При этом увеличение денежной массы М2 стало основным фактором увеличения внутреннего потребительского и инвестиционного спроса на товары и услуги. На 1 юань реального экономического роста приходится как минимум 4 юаня в виде увеличения денежной массы М2 и 6-8 юаней прироста долгов секторов экономики.
С 2010 по 2015 годы отношение долгов всех секторов китайской экономики к ВВП увеличилось с 310 до 410%. В абсолютном измерении корпоративный долг за этот период вырос с 75 до 170 трлн юаней; долг финансового сектора — с 40 до 100 трлн юаней. При пересчете в доллары прирост внутреннего долга только за 2010-2015 годы оказался не менее чем $25 трлн.

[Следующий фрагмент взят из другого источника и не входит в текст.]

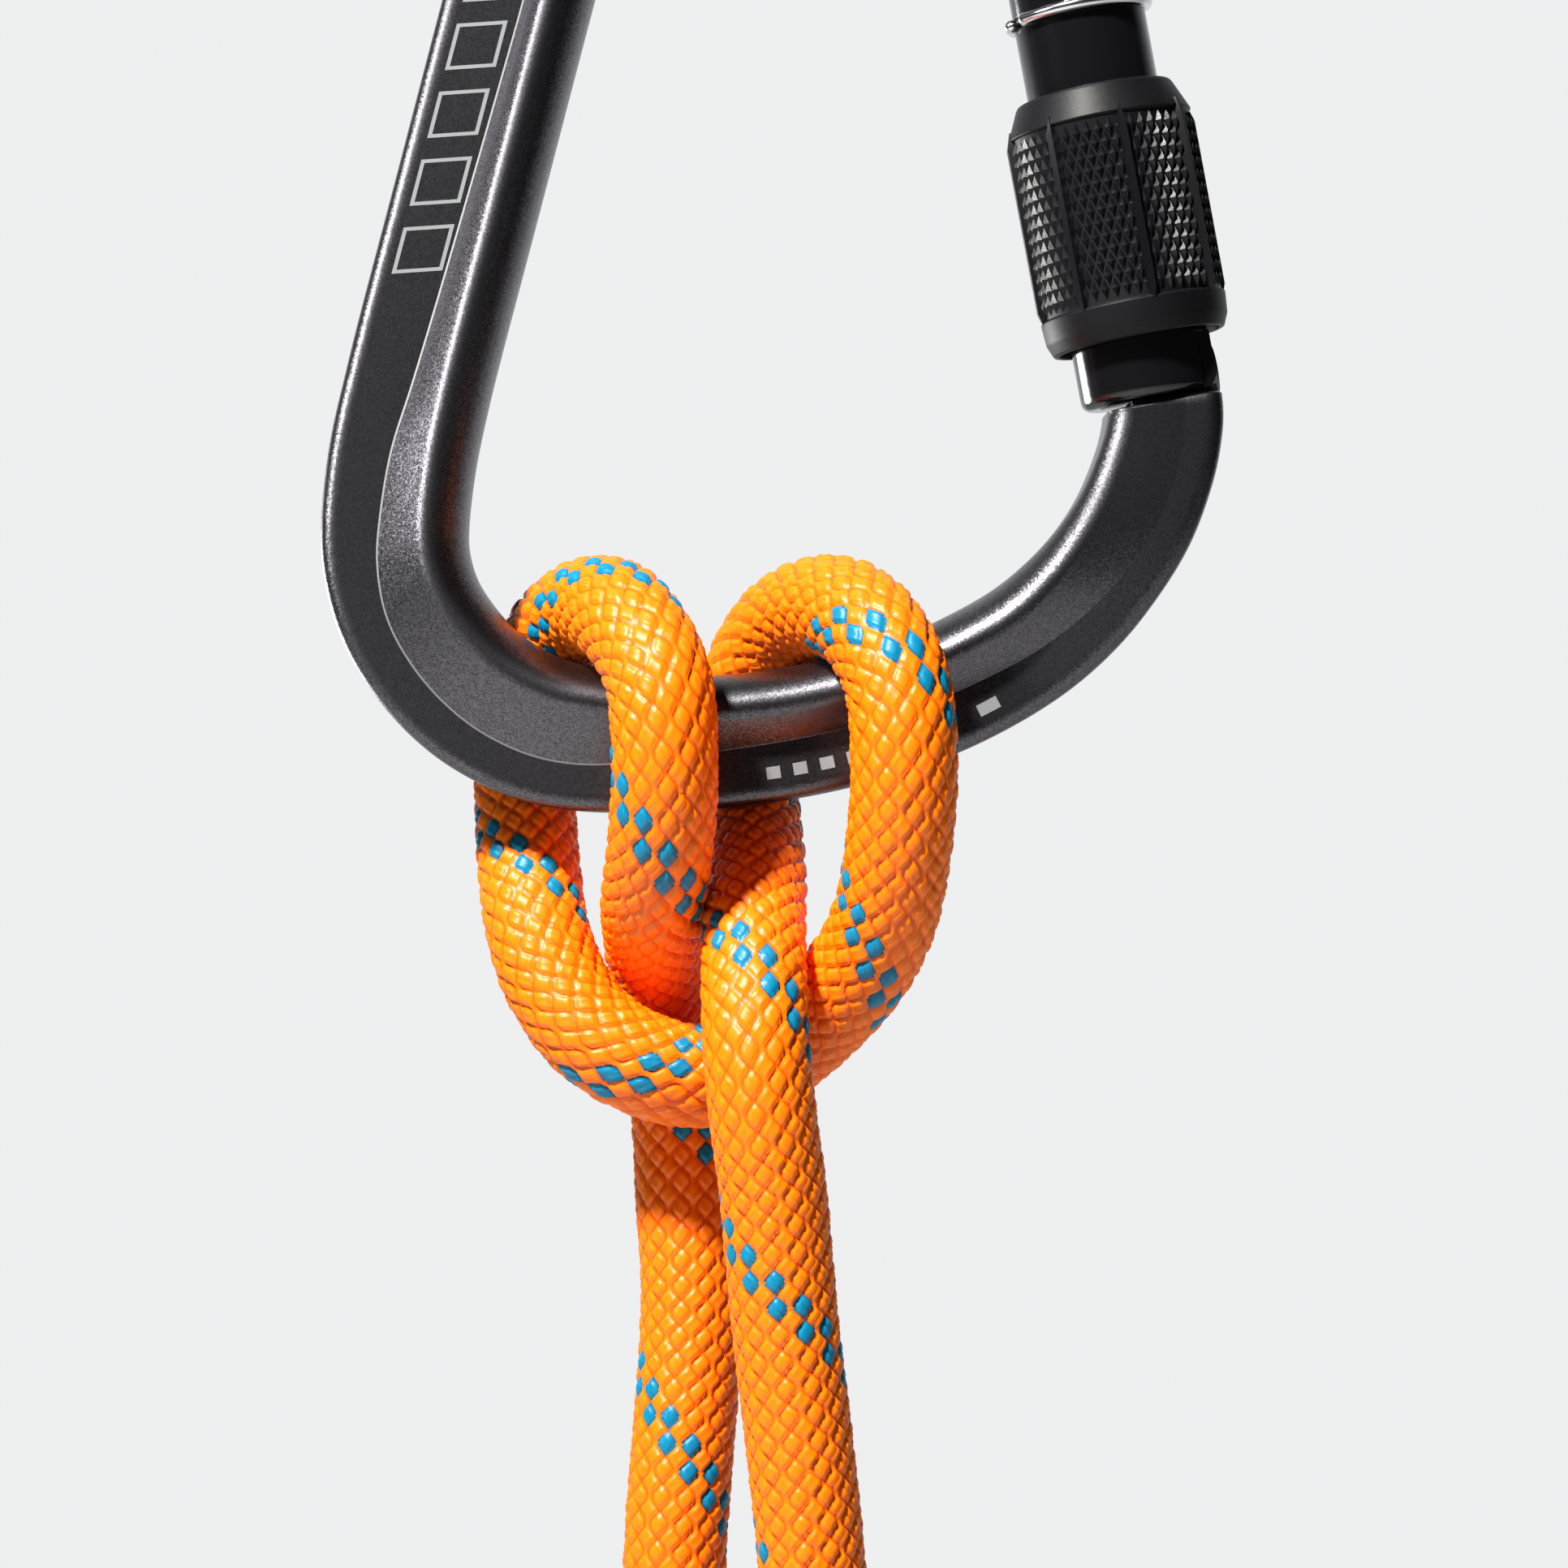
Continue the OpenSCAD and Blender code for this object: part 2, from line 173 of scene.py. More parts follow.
def skin(rings):
    """A solid skinned over rings of points, with a face at each end."""
    count, sides = len(rings), len(rings[0])
    faces = []
    for i in range(count - 1):
        for j in range(sides):
            k = (j + 1) % sides
            faces.append((i * sides + j, i * sides + k, (i + 1) * sides + k, (i + 1) * sides + j))
    faces.append(tuple(range(sides - 1, -1, -1)))
    faces.append(tuple((count - 1) * sides + j for j in range(sides)))
    return [p for ring in rings for p in ring], faces


def spline(knots, step):
    """Points a step apart on a smooth curve through the knots, with what else each knot carries."""
    knots = np.array(knots, float)
    ends = [2 * knots[0] - knots[1]], [2 * knots[-1] - knots[-2]]
    k = np.vstack([ends[0], knots, ends[1]])
    place = k[:, :3] if k.shape[1] == 3 else k[:, :2]
    t = np.concatenate([[0], np.cumsum(np.linalg.norm(np.diff(place, axis=0), axis=1) ** 0.5)])
    points = []
    for i in range(1, len(k) - 2):
        count = max(2, int(np.ceil(np.linalg.norm(place[i + 1] - place[i]) / step * 4)))
        for s in np.linspace(t[i], t[i + 1], count, endpoint=False):
            a = [(k[i + n] * (t[i + n - 1] - s) + k[i + n - 1] * (s - t[i + n])) / (t[i + n - 1] - t[i + n])
                 for n in (0, 1, 2)]
            b = [(a[n] * (t[i + n + 1] - s) + a[n + 1] * (s - t[i + n - 1])) / (t[i + n + 1] - t[i + n - 1])
                 for n in (0, 1)]
            points.append((b[0] * (t[i + 1] - s) + b[1] * (s - t[i])) / (t[i + 1] - t[i]))
    points = np.array(points + [k[-2]])
    far = np.concatenate([[0], np.cumsum(np.linalg.norm(
        np.diff(points[:, :place.shape[1]], axis=0), axis=1))])
    even = np.linspace(0, far[-1], max(2, round(far[-1] / step) + 1))
    return np.column_stack([np.interp(even, far, points[:, c]) for c in range(points.shape[1])]), even


# ---------------------------------------------------------------- rope

ROPE_D = 9.4 * MM
# The sheath's pads stand a little proud of the rope's nominal size
SHEATH_R = ROPE_D / 2 + 0.10 * MM
CARRIERS = 12
BRAID_PITCH = 28.7 * MM
CELL_STEPS = 6
PAD_HEIGHT = 0.42 * MM
TRACER = (3, 4)
# How far the sheath has turned about the rope, in degrees, at distances in mm along it
SHEATH_TURN = [(0, -80), (208, -82), (270, -155), (297, -182), (325, -188), (346, -252), (376, -285),
               (390, -266), (408, -318), (445, -248), (475, -230), (640, -230)]

# The centreline of the rope, from the tail in the front eye to the tail in the back eye
ROPE_ROUTE = [
    (0.5, -21, -192), (0.5, -21, -205), (0.5, -21.5, -216), (0.5, -26, -224), (0.5, -30.5, -232),
    (0.5, -31.5, -240.5), (0.5, -27, -249), (0.5, -16, -253.5), (0.5, -5, -249), (0.5, -0.5, -240.5),
    (0.5, -1.5, -232), (0.5, -6, -224), (0.5, -10.5, -216), (0.5, -11, -200),
    (0, -11, -180), (-2.5, -11, -157), (-3.5, -11.5, -146), (-4.5, -12, -138.5), (-5, -11, -132.5),
    (-5.15, -8, -127.5), (-5.25, -3.5, -123), (-5.15, 1.5, -119), (-5.5, 6, -115), (-6, 9, -110.5),
    (-6, 10.5, -105.5), (-5.5, 9.5, -101), (-3.5, 7, -97), (-1, 3.5, -95), (1.5, -0.5, -94.5),
    (4, -4.5, -95.5), (6, -8, -98), (7.5, -10, -101.5), (8, -11, -106.5), (8, -10.5, -112),
    (7.5, -9, -117), (6.5, -6.5, -122.5), (4, -3.5, -127.5), (0.5, -1, -131.5), (-3, 0, -134.5),
    (-7, 0, -136.5), (-11.5, -1, -137), (-16, -1.5, -135.5), (-20, -1, -133), (-23, 0.5, -129),
    (-25, 2.5, -124), (-26, 6, -118), (-26.5, 9, -112), (-26.5, 10.5, -106), (-25.5, 10, -101),
    (-24, 7.5, -97.5), (-21.5, 4, -95), (-19, 0, -94.5), (-17, -4, -95.5), (-15, -7.5, -98),
    (-13.5, -10, -101.5), (-13, -11, -106), (-13, -10.5, -111), (-13.5, -8, -116.5), (-14.25, -3.5, -121),
    (-14.25, 2, -124.5), (-14, 6, -128.5), (-13, 9, -134), (-12, 9.5, -141), (-11.5, 8.5, -149.5),
    (-11, 7.5, -159), (-12.5, 5, -181),
    (-13, 5, -200), (-13, 4.5, -216), (-13, 0, -224), (-13, -4.5, -232), (-13, -5.5, -240.5),
    (-13, -1, -249), (-13, 10, -253.5), (-13, 21, -249), (-13, 25.5, -240.5), (-13, 24.5, -232),
    (-13, 20, -224), (-13, 15.5, -216), (-13, 15, -205), (-13, 15, -192)]


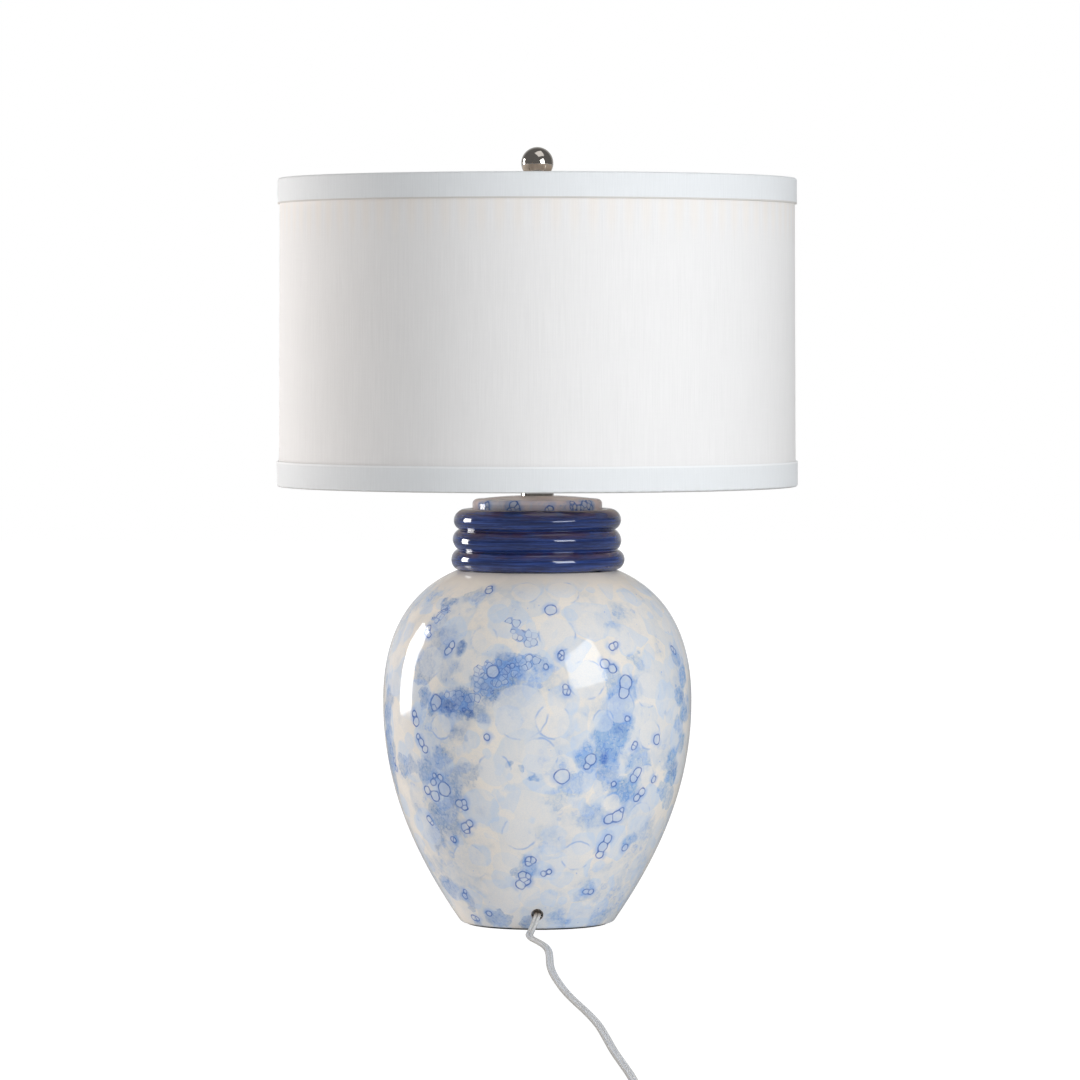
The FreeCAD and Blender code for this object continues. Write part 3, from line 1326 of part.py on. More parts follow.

Доля корпоративного долга в общей структуре внутреннего долга Китая составила в 2015 году 49%, а доля долга финансового сектора — 34%. Доля внутреннего долга составила 97%, соответственно, только 3% от общей задолженности секторов китайской экономики относится к внешнему долгу.
Что все это значит для такой страны, как Беларусь? То, что нам нужно соблюсти баланс. С одной стороны — нам не поднять экономику без государственных вливаний денег, потому что это самые надежные (а по факту — еще и единственно доступные в должном объеме) инвестиции. Но, с другой стороны, будет очень важно вовремя остановиться. В тот момент, когда, кажется, все хорошо и госфинансирование помогает поднимать экономику. Потому что слишком легко попасть в ловушку государственных долгов.